The philosophy and theology of the Nox Sorora was crafted to be a hothouse for dramatic conflict. Anyone who followed this faith would immediately find themselves in a place of tension. The beliefs are easy to misunderstand and misinterpret. But on closer examination, it becomes harder to dismiss the faith on the basis of good and evil. The religion itself is highly moral, but in a rather challenging, and often chilling way. Following the Goddess of the Nox Sorora involves difficult personal decisions.

So with this rich background crafted, all that is needed is a character strong enough and dramatic enough to thrust this upon the Clan Lord world, in a way that would be hard to miss. Something that would cause immediate conflict, but a conflict that would defy being simplified into good and evil.

Time for more plundering of myth and religion. And in the “Lilith” myth, I found a delicious overlap with the Clan Lord world. The undine cave, endless source of “demons”, would be a great gimmick to define the character. But her motivation would not be one of malice, but one of a mother’s love for her children. And thus, >Lilit was born. She would have been “Lilith,” but the name was taken.

Perfect.

Now, Lilit needs to be >in character all of the time. It’s not going to work any other way. The things she does may piss people off, but in order to be effective, she simply cannot break character.

Though, at some point, it’s going to have to happen. Because with people who start to work with and communicate with her, >out-of-character issues like coordinating time of event and things like that are bound to come up. If Lilit remains in-character all the time, it’s going to look like she’s hiding something. It’ll weaken the character.

So, I need a meta-character to be the person who “plays” for Lilit. There was one person that came to mind right away: >Midori. Who better than a woman that really knows how to embody feminine power and confidence? Fearless, strong and determined, she had all the right qualities. I’ll change the name a bit, and from this “Noriko” or just “Nori” was born. And the best thing is, it’s not much of a fiction at all. It’s based on a real person in my life.

But you see, Midori doesn’t play Clan Lord. She never has. The only person who has ever played Lilit is me.

I am Lilit. I am also Lilim, Lilit’s son. I am also Samael, Lilit’s betrothed. I am also Ripley, the first other Nox Sorora sister to come to Puddleby.

I spent a lot of energy crafting the illusion, and giving it depth. And for almost a year, practically no one knew. My singular motivation was protecting the integrity and effectiveness of the character of Lilit.

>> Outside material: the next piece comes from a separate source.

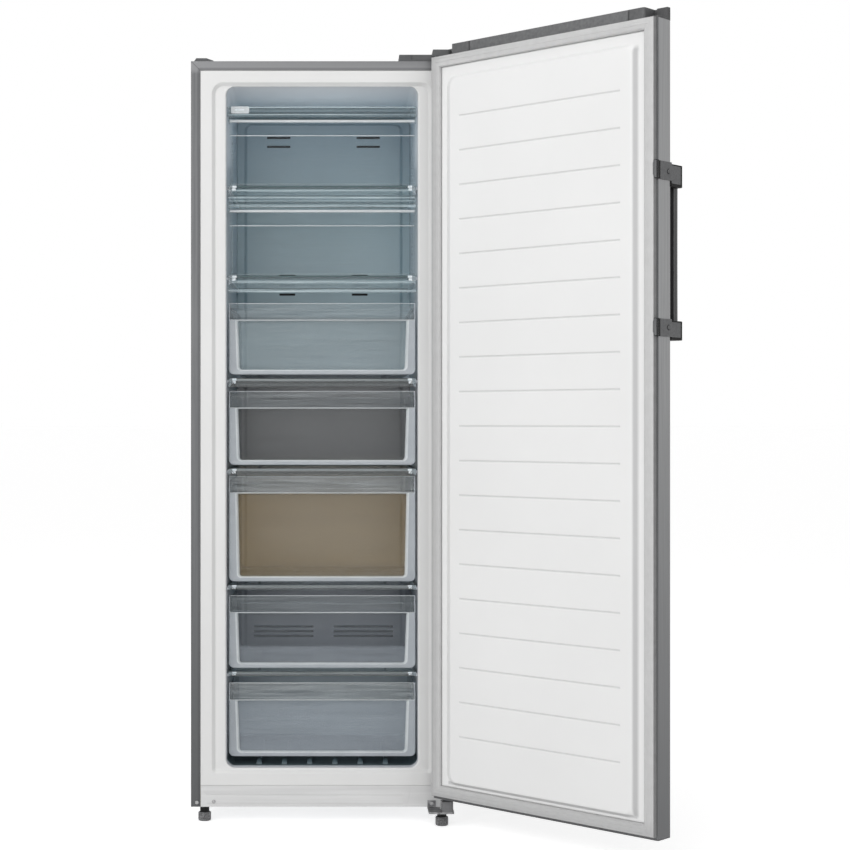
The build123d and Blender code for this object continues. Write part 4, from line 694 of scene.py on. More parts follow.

But the meta-character idea bit me in the ass in the end. Because Nori was a fiction, there was a buffer between me and people I wanted to be friends with. As “Nori” started interacting with a handful of people in an out-of-character way, I realized it was a big problem. And, playing a different gender in Clan Lord is one thing, but claiming to be a different gender for real is a big, big mistake. It’s one that’s bound to cause hurt feelings and a sense of betrayal.

It was a mistake. It was role-playing going a bit too far. It was ultimately a dishonest act, even if for innocent intentions.

So, I tried to right that. To those people who knew “Nori” I told them the truth. I’m grateful that all the people who were involved in my initial foray were gracious enough to eventually forgive me my error. And, going forward from that point, I stopped having Lilit do anything out-of-character with anyone, except perhaps talk about the game of Clan Lord itself. And this arrangement has worked pretty well for the past year.

In the sake of further simplification of my life, though, I’m dropping the last illusion. If this hurts the character, which I doubt, so be it. The goal with Lilit, and the Nox Sorora, has never been about advancing Lilit as a character, but crafting an interesting dramatic framework for other players to use and work off of. It’s not about personal glory, but about enriching the world of Clan Lord for everyone. People knowing I play Lilit won’t change anything at this point.

It’s been very hard for the past two years dealing with the periodic accusation that I do nothing but criticize Delta Tao and Clan Lord, and that I contribute nothing to the game, all the while, busting my ass doing a lot of role-playing content for the game. The reason I am such a loud-mouth about perceived design and management issues with the game is because I put so much work and effort into it.

The one thing that has made it all worthwhile is the great group of people who I’ve had the pleasure of playing with. The stories and fun that have emerged from the collaborative efforts of so many creative people is a sheer delight to me. And I’ve always been very grateful for the support that the game masters at Clan Lord have provided to help these stories move forward.

So, now, you know the rest (or at least more) of the story.